(Goal of the exercise)
Print all of the data exactly as written.

[Structured object records]
- - -

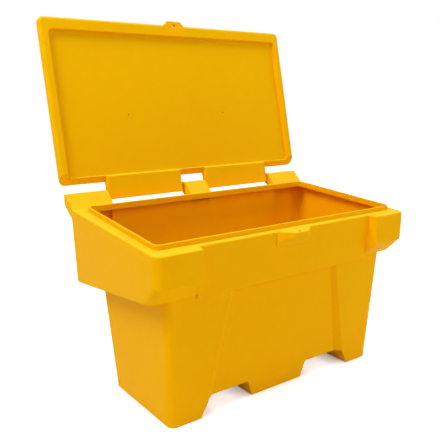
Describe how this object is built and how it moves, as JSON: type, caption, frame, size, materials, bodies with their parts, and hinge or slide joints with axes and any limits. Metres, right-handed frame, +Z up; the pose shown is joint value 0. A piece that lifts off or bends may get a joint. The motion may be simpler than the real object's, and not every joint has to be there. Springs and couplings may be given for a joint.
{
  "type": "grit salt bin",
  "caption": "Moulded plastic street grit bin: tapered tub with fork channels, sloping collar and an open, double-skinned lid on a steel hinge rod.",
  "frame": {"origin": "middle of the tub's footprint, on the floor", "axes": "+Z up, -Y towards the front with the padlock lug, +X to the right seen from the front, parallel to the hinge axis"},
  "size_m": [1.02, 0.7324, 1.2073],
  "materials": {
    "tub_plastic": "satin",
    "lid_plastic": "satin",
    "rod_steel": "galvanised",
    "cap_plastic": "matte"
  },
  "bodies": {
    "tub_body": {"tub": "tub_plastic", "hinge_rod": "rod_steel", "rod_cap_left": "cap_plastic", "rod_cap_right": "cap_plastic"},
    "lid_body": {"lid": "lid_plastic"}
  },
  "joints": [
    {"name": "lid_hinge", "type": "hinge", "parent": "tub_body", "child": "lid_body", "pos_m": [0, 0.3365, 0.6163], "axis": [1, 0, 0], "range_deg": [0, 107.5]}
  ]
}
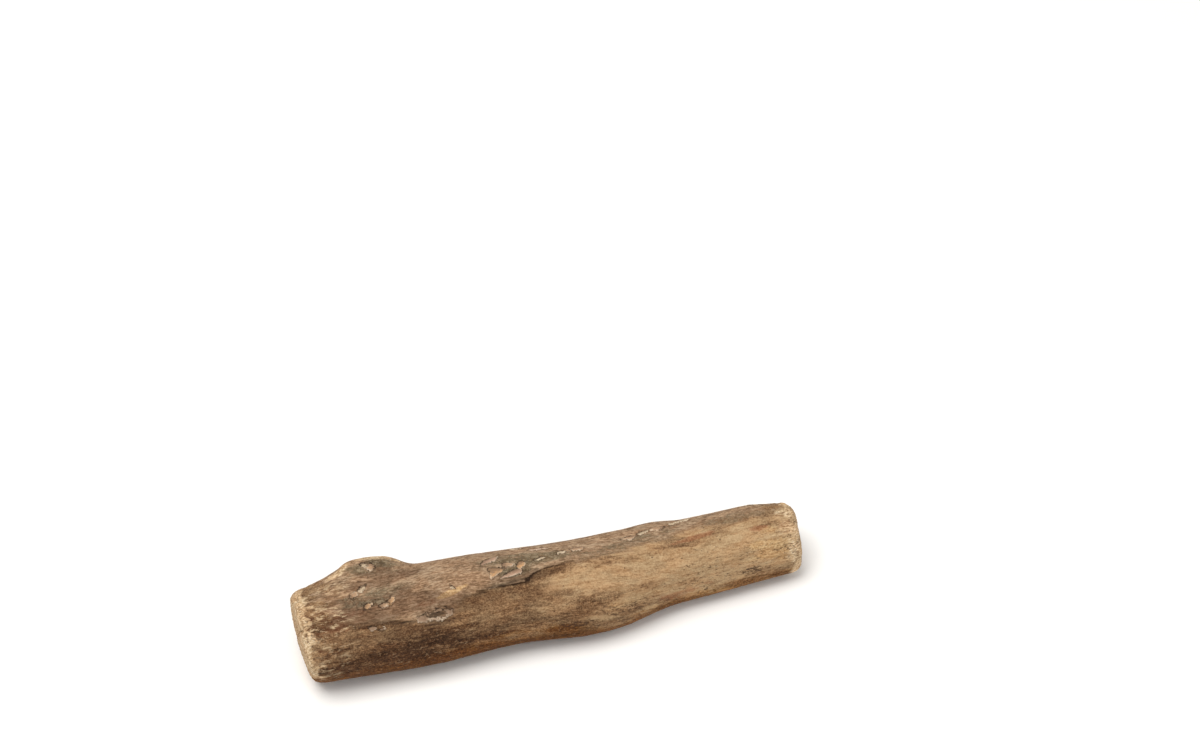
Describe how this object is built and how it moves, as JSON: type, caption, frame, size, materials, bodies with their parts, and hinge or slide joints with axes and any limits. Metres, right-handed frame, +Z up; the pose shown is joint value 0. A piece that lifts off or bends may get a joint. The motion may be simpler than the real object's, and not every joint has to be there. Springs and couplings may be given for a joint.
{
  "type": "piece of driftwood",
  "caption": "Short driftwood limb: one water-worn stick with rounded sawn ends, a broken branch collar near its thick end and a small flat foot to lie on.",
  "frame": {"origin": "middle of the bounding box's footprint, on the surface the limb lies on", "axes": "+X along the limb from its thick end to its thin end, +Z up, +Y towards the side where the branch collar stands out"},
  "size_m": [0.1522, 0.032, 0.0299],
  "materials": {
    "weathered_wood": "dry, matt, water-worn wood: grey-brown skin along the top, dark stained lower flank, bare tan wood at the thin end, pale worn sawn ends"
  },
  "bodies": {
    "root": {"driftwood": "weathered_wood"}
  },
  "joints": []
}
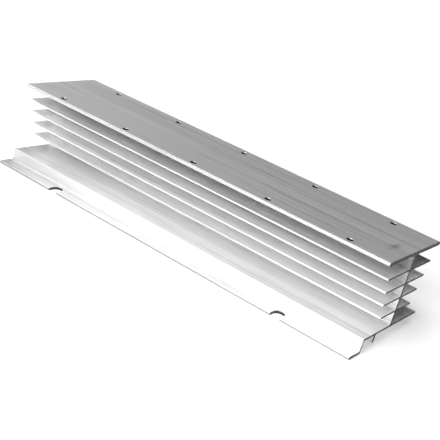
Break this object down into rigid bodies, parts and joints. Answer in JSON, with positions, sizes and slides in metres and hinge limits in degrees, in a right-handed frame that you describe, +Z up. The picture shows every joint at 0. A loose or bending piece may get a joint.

- - -

(Solved problem)
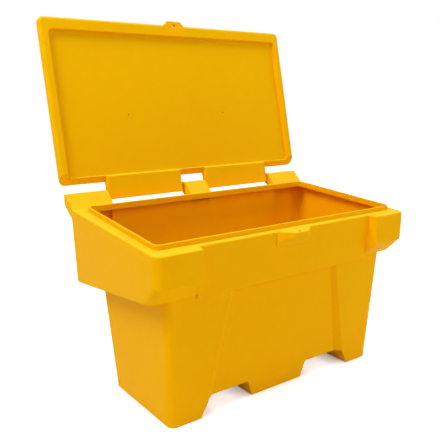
Describe how this object is built and how it moves, as JSON: type, caption, frame, size, materials, bodies with their parts, and hinge or slide joints with axes and any limits. Metres, right-handed frame, +Z up; the pose shown is joint value 0. A piece that lifts off or bends may get a joint. The motion may be simpler than the real object's, and not every joint has to be there. Springs and couplings may be given for a joint.
{
  "type": "grit salt bin",
  "caption": "Moulded plastic street grit bin: tapered tub with fork channels, sloping collar and an open, double-skinned lid on a steel hinge rod.",
  "frame": {"origin": "middle of the tub's footprint, on the floor", "axes": "+Z up, -Y towards the front with the padlock lug, +X to the right seen from the front, parallel to the hinge axis"},
  "size_m": [1.02, 0.7324, 1.2073],
  "materials": {
    "tub_plastic": "satin",
    "lid_plastic": "satin",
    "rod_steel": "galvanised",
    "cap_plastic": "matte"
  },
  "bodies": {
    "tub_body": {"tub": "tub_plastic", "hinge_rod": "rod_steel", "rod_cap_left": "cap_plastic", "rod_cap_right": "cap_plastic"},
    "lid_body": {"lid": "lid_plastic"}
  },
  "joints": [
    {"name": "lid_hinge", "type": "hinge", "parent": "tub_body", "child": "lid_body", "pos_m": [0, 0.3365, 0.6163], "axis": [1, 0, 0], "range_deg": [0, 107.5]}
  ]
}
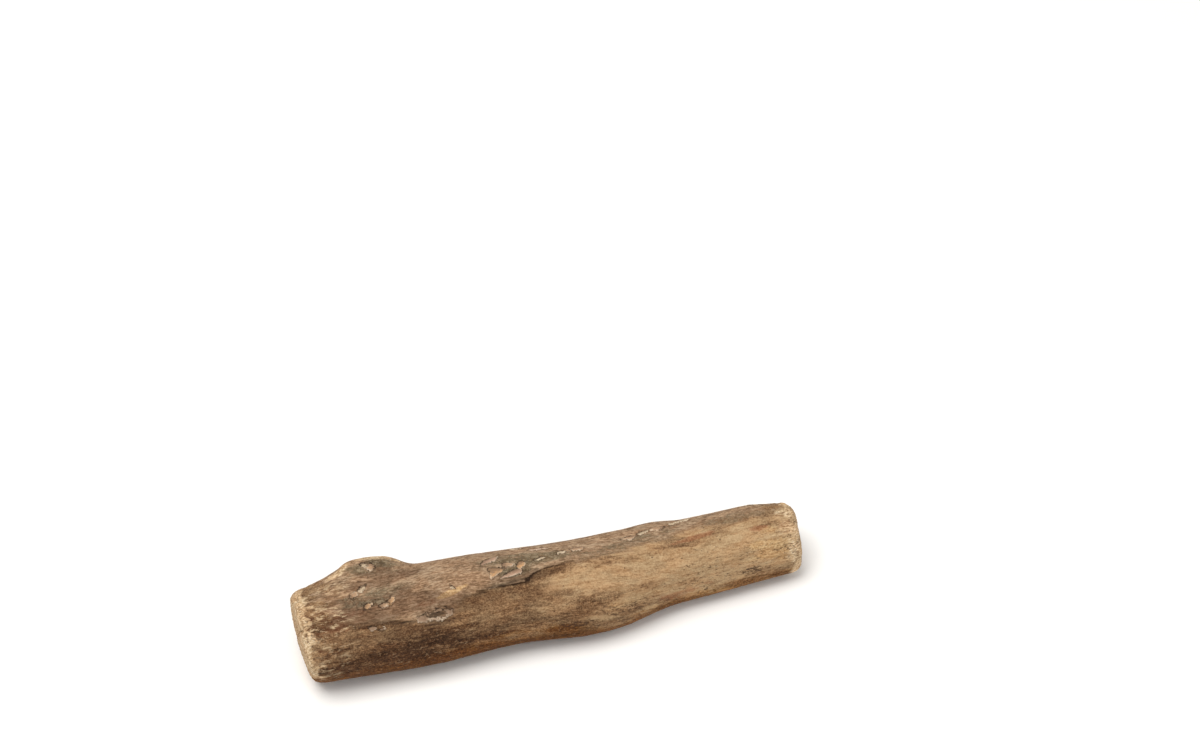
Describe how this object is built and how it moves, as JSON: type, caption, frame, size, materials, bodies with their parts, and hinge or slide joints with axes and any limits. Metres, right-handed frame, +Z up; the pose shown is joint value 0. A piece that lifts off or bends may get a joint. The motion may be simpler than the real object's, and not every joint has to be there. Springs and couplings may be given for a joint.
{
  "type": "piece of driftwood",
  "caption": "Short driftwood limb: one water-worn stick with rounded sawn ends, a broken branch collar near its thick end and a small flat foot to lie on.",
  "frame": {"origin": "middle of the bounding box's footprint, on the surface the limb lies on", "axes": "+X along the limb from its thick end to its thin end, +Z up, +Y towards the side where the branch collar stands out"},
  "size_m": [0.1522, 0.032, 0.0299],
  "materials": {
    "weathered_wood": "dry, matt, water-worn wood: grey-brown skin along the top, dark stained lower flank, bare tan wood at the thin end, pale worn sawn ends"
  },
  "bodies": {
    "root": {"driftwood": "weathered_wood"}
  },
  "joints": []
}
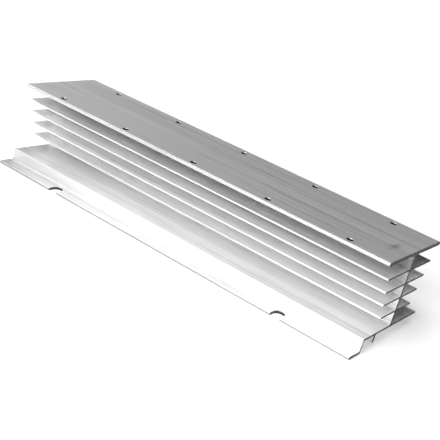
Break this object down into rigid bodies, parts and joints. Answer in JSON, with positions, sizes and slides in metres and hinge limits in degrees, in a right-handed frame that you describe, +Z up. The picture shows every joint at 0. A loose or bending piece may get a joint.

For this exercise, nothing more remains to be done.